AW: Monte Zoncolan - Erfahrungsbericht

war letztes Jahr auch dort oben. Der Zonce hat alles getoppt, was ich bisher gefahren bin. In dem Bericht finde ich meine Leidensgeschichte wieder.

Zu allem Elend habe ich damals sogar vergessen, meinen "Bergstein" abzugreifen. Normalerweise nehme ich nämlich von jedem bedeutenden Berg ein kleinen Andenkenstein mit. Also falls sich jemand (nochmal) die Mühe machen will, bringe er mir bitte einen kleinen Zonce-Stein mit ;)

Gruß doc
 
AW: Monte Zoncolan - Erfahrungsbericht

nie im leben werde ich wohl härtere Rennrad km fahren als diese 6km/900hm im mittelteil dieses Monsterberges (Westseite von Ovaro). die beiden letzten km mit 8 - 14% zum Gipfel erscheinen eher 'erholsam' dagegen. andere alpengiganten wie zb Kitzbüheler Horn, Rettenbach Ferner oder Timmelsjoch sind etwas leichter zu befahren. Die berüchtigte Cuena las Cabres am Alto d'Angliru in Asturien kann auch nicht mehr viel schwerer sein als dieser Mte Zoncolan.



 
AW: Monte Zoncolan - Erfahrungsbericht

Schöner Bericht, herzlichen Glückwunsch zum Erreichten!
Das macht wirklich Lust auf "selbst versuchen in 2011".

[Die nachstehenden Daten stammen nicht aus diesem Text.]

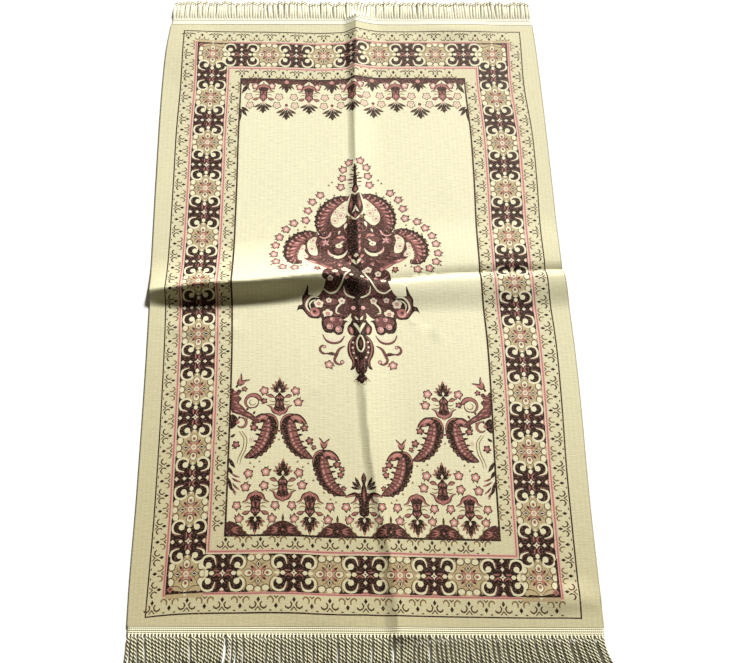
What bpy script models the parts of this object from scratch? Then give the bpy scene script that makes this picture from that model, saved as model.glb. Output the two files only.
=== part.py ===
"""A light woven prayer rug lying open on the floor, as it falls after being stored folded in four.

The rug is three pieces: the cloth, and a fringed heading at each end. The cloth is one thin sheet.
A fold crosses it from side to side and a softer crease runs down its length, and both stand up from
the floor as low, uneven ridges. Each heading is a narrow woven strip that follows the cloth's end
over the crease, with a row of cords that leave it and lie on the floor.

All sizes are in metres. X runs across the rug, Y along it towards its far end, and Z is up. The
origin is on the floor, under the middle of the rug.
"""

import math
import random
from collections import namedtuple

import bmesh
import bpy

# Cloth
CLOTH_HALF_LENGTH = 0.538
CLOTH_HALF_WIDTH = 0.344
CLOTH_THICKNESS = 0.003

# Headings and their cords
SEAM_GAP = 0.0003
HEADING_THICKNESS = 0.0028
NEAR_HEADING_DEPTH = 0.012
FAR_HEADING_DEPTH = 0.016
FRINGE_TIP = 0.595
CORDS_PER_HEADING = 136
CORD_SHORTEST = 0.84
CORD_SWAY = 0.0022
CORD_SWAY_WAVE = 0.13
CORD_SPLAY = 0.0042
CORD_SEED = 5

# The side edges wander in and out: how far each lies outside the half width, at stations along Y.
EdgeStation = namedtuple("EdgeStation", "y left right")
EDGE_STATIONS = (
    EdgeStation(y=-0.555, left=-0.007, right=0.001),
    EdgeStation(y=-0.470, left=-0.006, right=0.001),
    EdgeStation(y=-0.350, left=-0.007, right=0.001),
    EdgeStation(y=-0.165, left=-0.006, right=0.004),
    EdgeStation(y=-0.030, left=-0.004, right=0.002),
    EdgeStation(y=0.010, left=-0.003, right=-0.001),
    EdgeStation(y=0.045, left=-0.002, right=-0.004),
    EdgeStation(y=0.200, left=0.001, right=-0.004),
    EdgeStation(y=0.370, left=0.003, right=-0.005),
    EdgeStation(y=0.480, left=0.001, right=-0.007),
    EdgeStation(y=0.555, left=-0.006, right=-0.010),
)

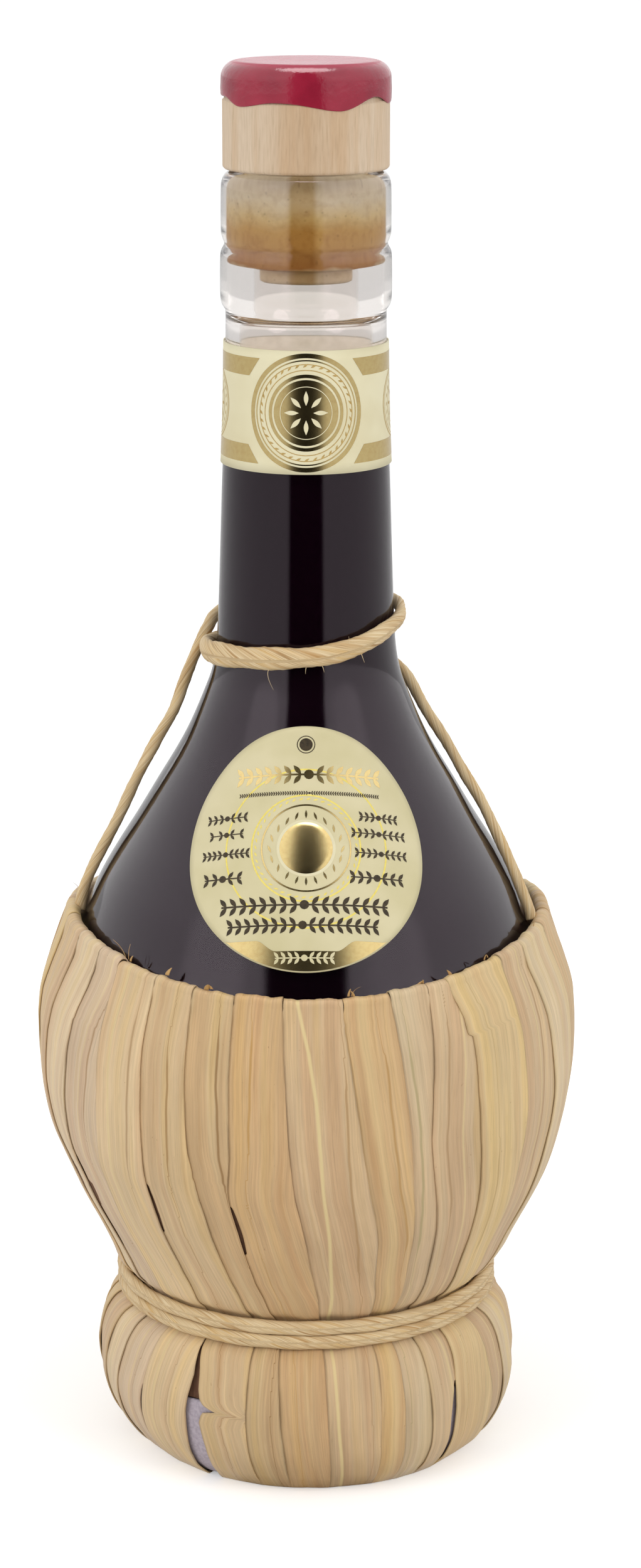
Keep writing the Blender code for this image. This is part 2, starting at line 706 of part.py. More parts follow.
def waist_cord_points():
    """Two level turns, with one climb at the back, and a straight end a cord's width long at each end."""
    turn = 360
    total = 2 * turn - WAIST_CLIMB_ANGLE
    count = round(total * WAIST_TURN_POINTS / turn)
    points = []
    for step in range(count + 1):
        angle = total * step / count
        climb = min(max((angle - turn + WAIST_CLIMB_ANGLE) / WAIST_CLIMB_ANGLE, 0), 1)
        climb = climb * climb * (3 - 2 * climb)
        height = WAIST_HEIGHT + WAIST_CORD_PITCH * (climb - 0.5)
        points.append(place(WAIST_CORD_START + angle, WAIST_RADIUS + WAIST_CORD_STANDOFF, height))
    first = points[0] + (points[0] - points[1]).normalized() * 2 * WAIST_CORD_RADIUS
    last = points[-1] + (points[-1] - points[-2]).normalized() * 2 * WAIST_CORD_RADIUS
    return [first, *points, last]


def least_self_gap(points, radius, apart):
    """The least gap between parts of a cord that are more than a few points apart along it."""
    nearest = min(
        (points[i] - points[j]).length
        for i in range(len(points))
        for j in range(i + apart, len(points))
    )
    return nearest - 2 * radius


def handle_spot(azimuth, standoffs, share):
    """The place of one point of the handle's route."""
    rim = RIM_FRONT_HEIGHT + RIM_SIDE_RISE
    height = rim + (NECK_FOOT_HEIGHT - rim) * share
    glass = shoulder_radius(height) if height < NECK_FOOT_HEIGHT else neck_radius(height)
    return place(azimuth, glass + HANDLE_STANDOFF * standoffs, height)


def smooth_route(knots, count):
    """Evenly spread points on a smooth curve through these points."""
    knots = [knots[0] * 2 - knots[1], *knots, knots[-1] * 2 - knots[-2]]
    fine = []
    for a, b, c, d in zip(knots, knots[1:], knots[2:], knots[3:]):
        for part in range(ROUTE_PARTS):
            s = part / ROUTE_PARTS
            fine.append(
                0.5 * (2 * b + (c - a) * s + (2 * a - 5 * b + 4 * c - d) * s * s
                       + (3 * b - a - 3 * c + d) * s * s * s)
            )
    fine.append(knots[-2])
    lengths = [0.0]
    for a, b in zip(fine, fine[1:]):
        lengths.append(lengths[-1] + (b - a).length)
    points = []
    index = 0
    for step in range(count):
        wanted = lengths[-1] * step / (count - 1)
        while index < len(fine) - 2 and lengths[index + 1] < wanted:
            index += 1
        share = (wanted - lengths[index]) / (lengths[index + 1] - lengths[index])
        points.append(fine[index].lerp(fine[index + 1], share))
    return points


def make_cords():
    """The cord wound twice round the waist and the cord that forms the handle."""
    waist = waist_cord_points()
    tube("waist_cord", waist, WAIST_CORD_RADIUS, 1, "cord")
    gap = least_self_gap(waist, WAIST_CORD_RADIUS, WAIST_TURN_POINTS // 2)
    print(f"least gap between the waist cord's turns: {gap * 1000:.2f} mm")
    handle = smooth_route([handle_spot(*spot) for spot in HANDLE_ROUTE_SHARES], HANDLE_CORD_POINTS)
    tube("handle_cord", handle, HANDLE_CORD_RADIUS, 2, "cord")
    gap = least_self_gap(handle, HANDLE_CORD_RADIUS, STRAND_POINTS_APART)
    print(f"least gap between the handle cord's strands: {gap * 1000:.2f} mm")


def main():
    clear_scene()
    make_glass()
    make_fill()
    make_stopper()
    make_neck_label()
    make_body_label()
    make_base_band()
    make_rim_hoop()
    edges = edge_azimuths()
    for number in range(LEAF_COUNT):
        make_leaf(number, edges)
    make_cords()


main()
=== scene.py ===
"""A straw covered bottle of dark vinegar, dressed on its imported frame.

Lengths are in metres, +Z is up and the front faces -Y. Tables of outlines are in millimetres, and say so.
An azimuth is counted from the front and grows towards +X.
"""

import math

import bpy
import numpy as np
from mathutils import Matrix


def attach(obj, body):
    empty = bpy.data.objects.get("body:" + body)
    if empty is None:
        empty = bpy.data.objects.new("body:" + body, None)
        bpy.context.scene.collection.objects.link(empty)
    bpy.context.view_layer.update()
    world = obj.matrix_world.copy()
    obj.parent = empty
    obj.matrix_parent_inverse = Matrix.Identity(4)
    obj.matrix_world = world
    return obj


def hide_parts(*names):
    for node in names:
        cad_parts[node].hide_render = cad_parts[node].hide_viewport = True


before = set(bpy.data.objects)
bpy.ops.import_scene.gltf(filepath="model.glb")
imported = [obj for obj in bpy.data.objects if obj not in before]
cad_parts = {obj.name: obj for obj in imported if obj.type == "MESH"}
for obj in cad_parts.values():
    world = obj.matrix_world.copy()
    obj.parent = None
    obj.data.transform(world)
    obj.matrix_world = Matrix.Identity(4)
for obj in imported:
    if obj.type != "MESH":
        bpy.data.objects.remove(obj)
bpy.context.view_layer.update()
MM = 0.001
TURN = 2 * np.pi
AXIS = 0.00002  # the radius of the small ring that a turned piece starts or ends with, where a face closes it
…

Eine Frage an die Zoncolan-Erfahrenen: die Straße ist ja sehr schmal - wie stark ist denn da der motorisierte Verkehr? Wenn man da am "rumeiern" ist, ist Auto- oder Motorradverkehr von vorne sicher nicht sehr nett...
Naja, wenigstens dürften da nicht so viel Caravans rumkurven. ;)
 
AW: Monte Zoncolan - Erfahrungsbericht

Ich war bisher 2 mal auf dem Zoncolan. Es war jedesmal relativ wenig Verkehr dort. Aber mit ein paar PKW oder Motorrädern muss man schon rechnen. Am besten das Wochenende meiden. Es ist ziemlich eng im kleinen Tunnel. Da passt ein Caravan evtl. gar nicht durch.